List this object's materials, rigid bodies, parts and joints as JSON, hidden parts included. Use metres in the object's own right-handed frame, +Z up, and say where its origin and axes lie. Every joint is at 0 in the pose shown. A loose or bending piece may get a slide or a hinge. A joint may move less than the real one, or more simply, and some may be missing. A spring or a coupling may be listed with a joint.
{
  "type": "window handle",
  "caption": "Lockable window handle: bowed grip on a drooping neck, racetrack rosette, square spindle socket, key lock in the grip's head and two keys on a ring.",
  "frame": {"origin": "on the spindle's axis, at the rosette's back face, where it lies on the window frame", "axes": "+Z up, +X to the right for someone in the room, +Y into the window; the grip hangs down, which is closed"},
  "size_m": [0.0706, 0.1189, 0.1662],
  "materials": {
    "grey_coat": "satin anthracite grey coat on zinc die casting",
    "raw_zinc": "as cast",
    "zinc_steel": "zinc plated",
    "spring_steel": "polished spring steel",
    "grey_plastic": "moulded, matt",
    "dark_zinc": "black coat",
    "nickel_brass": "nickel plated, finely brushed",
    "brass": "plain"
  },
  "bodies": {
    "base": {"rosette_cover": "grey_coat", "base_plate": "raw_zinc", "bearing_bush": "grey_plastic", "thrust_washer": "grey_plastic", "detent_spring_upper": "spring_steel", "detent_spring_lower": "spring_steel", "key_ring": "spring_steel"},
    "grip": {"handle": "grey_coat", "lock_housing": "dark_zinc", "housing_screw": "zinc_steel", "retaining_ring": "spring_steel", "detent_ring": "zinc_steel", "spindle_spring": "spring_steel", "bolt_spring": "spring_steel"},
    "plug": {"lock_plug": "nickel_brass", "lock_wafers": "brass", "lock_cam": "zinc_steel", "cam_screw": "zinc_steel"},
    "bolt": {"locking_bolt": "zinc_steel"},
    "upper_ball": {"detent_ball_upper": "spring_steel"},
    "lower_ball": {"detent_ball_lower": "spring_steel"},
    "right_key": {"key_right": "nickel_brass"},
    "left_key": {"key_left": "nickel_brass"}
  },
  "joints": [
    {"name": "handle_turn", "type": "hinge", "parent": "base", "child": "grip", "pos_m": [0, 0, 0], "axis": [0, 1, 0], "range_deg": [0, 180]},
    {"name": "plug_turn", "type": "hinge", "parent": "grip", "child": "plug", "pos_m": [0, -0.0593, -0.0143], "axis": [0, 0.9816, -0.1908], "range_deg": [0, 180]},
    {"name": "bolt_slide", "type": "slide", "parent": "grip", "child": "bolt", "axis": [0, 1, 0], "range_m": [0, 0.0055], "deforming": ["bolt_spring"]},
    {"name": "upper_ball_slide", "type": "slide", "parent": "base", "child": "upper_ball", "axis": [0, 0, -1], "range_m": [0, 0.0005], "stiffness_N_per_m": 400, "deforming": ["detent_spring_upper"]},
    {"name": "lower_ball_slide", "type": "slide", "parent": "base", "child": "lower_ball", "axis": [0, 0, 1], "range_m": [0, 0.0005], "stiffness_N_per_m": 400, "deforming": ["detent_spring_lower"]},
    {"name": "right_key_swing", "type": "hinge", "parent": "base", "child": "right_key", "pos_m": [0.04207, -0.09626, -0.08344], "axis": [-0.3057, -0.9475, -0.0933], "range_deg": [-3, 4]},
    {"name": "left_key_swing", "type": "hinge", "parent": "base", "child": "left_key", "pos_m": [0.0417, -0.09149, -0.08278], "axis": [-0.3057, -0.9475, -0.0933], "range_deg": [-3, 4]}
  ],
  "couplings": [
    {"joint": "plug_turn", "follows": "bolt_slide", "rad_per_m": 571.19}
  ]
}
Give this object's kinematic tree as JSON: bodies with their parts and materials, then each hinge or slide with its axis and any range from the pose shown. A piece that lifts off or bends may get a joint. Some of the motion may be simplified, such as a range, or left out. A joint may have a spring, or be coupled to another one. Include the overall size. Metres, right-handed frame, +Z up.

TASK TO CARRY OUT -
Check each line of the records for the word "joints", and show the lines that contain it.

SOLUTION TO THIS PROBLEM -
List this object's materials, rigid bodies, parts and joints as JSON, hidden parts included. Use metres in the object's own right-handed frame, +Z up, and say where its origin and axes lie. Every joint is at 0 in the pose shown. A loose or bending piece may get a slide or a hinge. A joint may move less than the real one, or more simply, and some may be missing. A spring or a coupling may be listed with a joint.
  "joints": [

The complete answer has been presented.